Whether confinement was ordered because of petitioner’s exercise of the rights of speech, assembly, association, and petition, is a matter of defense to the charges against him and is to be determined at the trial.

We deem petitioner’s allegations relative to equal protection of the law patently frivolous.

Apart from the foregoing considerations are more fundamental principles applicable to all petitions for extraordinary relief filed pursuant to the All Writs Act, 28 USC §1651 (a), which provides:

“The Supreme Court and all courts established by Act of Congress may issue all writs necessary or appropriate in aid of their respective jurisdictions and agreeable to the usages and principles of law.”
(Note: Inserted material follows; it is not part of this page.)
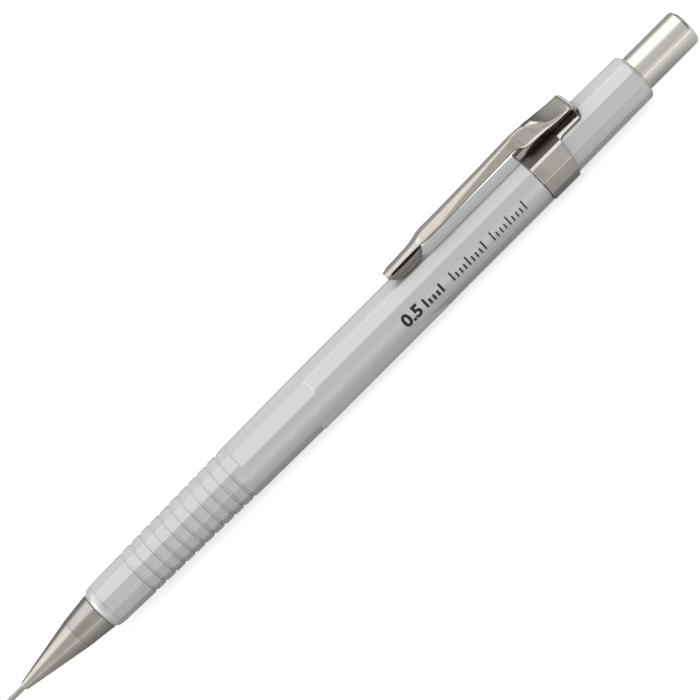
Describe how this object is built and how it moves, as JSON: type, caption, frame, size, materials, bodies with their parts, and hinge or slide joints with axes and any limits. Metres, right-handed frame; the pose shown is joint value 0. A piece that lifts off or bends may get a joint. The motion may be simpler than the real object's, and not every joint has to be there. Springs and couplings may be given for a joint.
{
  "type": "mechanical pencil",
  "caption": "Drafting mechanical pencil with a twelve-sided grooved barrel, long lead pipe, folded metal pocket clip and metal push cap.",
  "frame": {"origin": "centre of the mouth of the lead pipe, on the pencil's axis", "axes": "+X along the axis from the tip to the cap, +Z from the axis towards the pocket clip, -Z out of the bottom facet the pencil rests on"},
  "size_m": [0.1438, 0.0092, 0.0131],
  "materials": {
    "barrel_plastic": "satin light grey moulded plastic with a fine pearl grain",
    "label_film": "thin printed film label, blank apart from plain bars",
    "cone_metal": "turned brass with satin nickel plating",
    "pipe_steel": "drawn stainless steel tube",
    "rubber": "soft black rubber",
    "brass": "turned brass",
    "inner_plastic": "white acetal",
    "spring_steel": "drawn spring wire",
    "reservoir_plastic": "translucent white plastic tube",
    "cap_metal": "stainless steel, finely brushed lengthwise",
    "ferrule_metal": "spun aluminium",
    "eraser_rubber": "white eraser rubber",
    "graphite": "polymer graphite lead",
    "clip_metal": "folded sheet metal, polished nickel plating"
  },
  "bodies": {
    "barrel": {"barrel": "barrel_plastic", "blank_label": "label_film", "guide_bush": "inner_plastic", "clip_band": "clip_metal"},
    "clip_arm": {"clip_arm": "clip_metal"},
    "push_unit": {"lead_reservoir": "reservoir_plastic", "chuck_connector": "inner_plastic", "chuck_body": "brass", "spare_leads": "graphite", "return_spring": "spring_steel"},
    "clutch_ring": {"clutch_ring": "brass"},
    "jaw_1": {"chuck_jaw_1": "brass"},
    "jaw_2": {"chuck_jaw_2": "brass"},
    "jaw_3": {"chuck_jaw_3": "brass"},
    "cap": {"push_cap": "cap_metal"},
    "eraser_unit": {"eraser_ferrule": "ferrule_metal", "eraser": "eraser_rubber", "cleanout_pin": "spring_steel"},
    "lead": {"lead": "graphite"},
    "tip": {"lead_pipe": "pipe_steel", "lead_retainer": "rubber"},
    "front_cone": {"front_cone": "cone_metal"}
  },
  "joints": [
    {"name": "push", "type": "slide", "parent": "barrel", "child": "push_unit", "axis": [-1, 0, 0], "range_m": [0, 0.004], "stiffness_N_per_m": 150, "deforming": ["return_spring"]},
    {"name": "clutch_travel", "type": "slide", "parent": "barrel", "child": "clutch_ring", "axis": [-1, 0, 0], "range_m": [0, 0.0008]},
    {"name": "jaw_1_open", "type": "hinge", "parent": "push_unit", "child": "jaw_1", "pos_m": [0.0215, 0, 0.0006], "axis": [0, 1, 0], "range_deg": [0, 1.2]},
    {"name": "jaw_2_open", "type": "hinge", "parent": "push_unit", "child": "jaw_2", "pos_m": [0.0215, -0.00052, -0.0003], "axis": [0, -0.5, 0.866], "range_deg": [0, 1.2]},
    {"name": "jaw_3_open", "type": "hinge", "parent": "push_unit", "child": "jaw_3", "pos_m": [0.0215, 0.00052, -0.0003], "axis": [0, -0.5, -0.866], "range_deg": [0, 1.2]},
    {"name": "cap_pull", "type": "slide", "parent": "push_unit", "child": "cap", "axis": [1, 0, 0], "range_m": [0, 0.05]},
    {"name": "eraser_pull", "type": "slide", "parent": "push_unit", "child": "eraser_unit", "axis": [1, 0, 0], "range_m": [0, 0.032]},
    {"name": "lead_feed", "type": "slide", "parent": "barrel", "child": "lead", "axis": [-1, 0, 0], "range_m": [-0.0008, 0.003]},
    {"name": "clip_flex", "type": "hinge", "parent": "barrel", "child": "clip_arm", "pos_m": [0.1216, 0, 0.0051], "axis": [0, 1, 0], "range_deg": [0, 4], "stiffness_Nm_per_rad": 0.5},
    {"name": "tip_slide", "type": "slide", "parent": "barrel", "child": "tip", "axis": [-1, 0, 0], "range_m": [0, 0.006]},
    {"name": "cone_turn", "type": "hinge", "parent": "tip", "child": "front_cone", "pos_m": [0.02, 0, 0], "axis": [-1, 0, 0], "range_deg": [0, 2880]}
  ],
  "couplings": [
    {"joint": "clutch_travel", "follows": "push", "ratio": 0.2},
    {"joint": "jaw_1_open", "follows": "push", "rad_per_m": 5.236},
    {"joint": "jaw_2_open", "follows": "push", "rad_per_m": 5.236},
    {"joint": "jaw_3_open", "follows": "push", "rad_per_m": 5.236},
    {"joint": "eraser_pull", "follows": "cap_pull", "ratio": 0.64},
    {"joint": "cone_turn", "follows": "tip_slide", "rad_per_m": 8377.6}
  ]
}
Construing these provisions in Hal-linan v Commanding Officer R. S. Lamont, Miscellaneous Docket No. 68-20, December 27, 1968, 18 USCMA 652, we declared:

“. . . [T]he relief contemplated by the All Writs Act and that sought by the petitioner is extraordinary in nature, and petitioner is required to demonstrate that the ordinary course of the proceedings against the prisoners through trial and appellate channels is not adequate. Gale v United States, ... [17 USCMA 40, 37 CMR 304]; United States v Knudsen, 4 USCMA 587, 16 CMR 161. Moreover, it must further appear that the conduct of [the] stockade and the actions of the confinement officials tend to deprive this Court of jurisdiction to review the cases of the prisoners involved in accordance with Article 67 of the Code, supra.
“Harassment or oppression of a prisoner prior to trial resulting in the denial of the right to a speedy trial, the improper procurement of a confession, the impeding of proper preparation for trial, or otherwise denying due process of law may be remedied by appropriate motions submitted at the trial level. United States v Brown, 10 USCMA 498, 28 CMR 64; United States v West, 12 USCMA 670, 31 CMR 256; United States v Broy, 14 USCMA 419, 34 CMR 199; United States v O’Such, 16 USCMA 537, 37 CMR 157; Gale v United States, supra.”

Since no basis is presented by petitioner warranting the invocation of this Court’s powers conferred by the All Writs Act, supra, the petition is denied.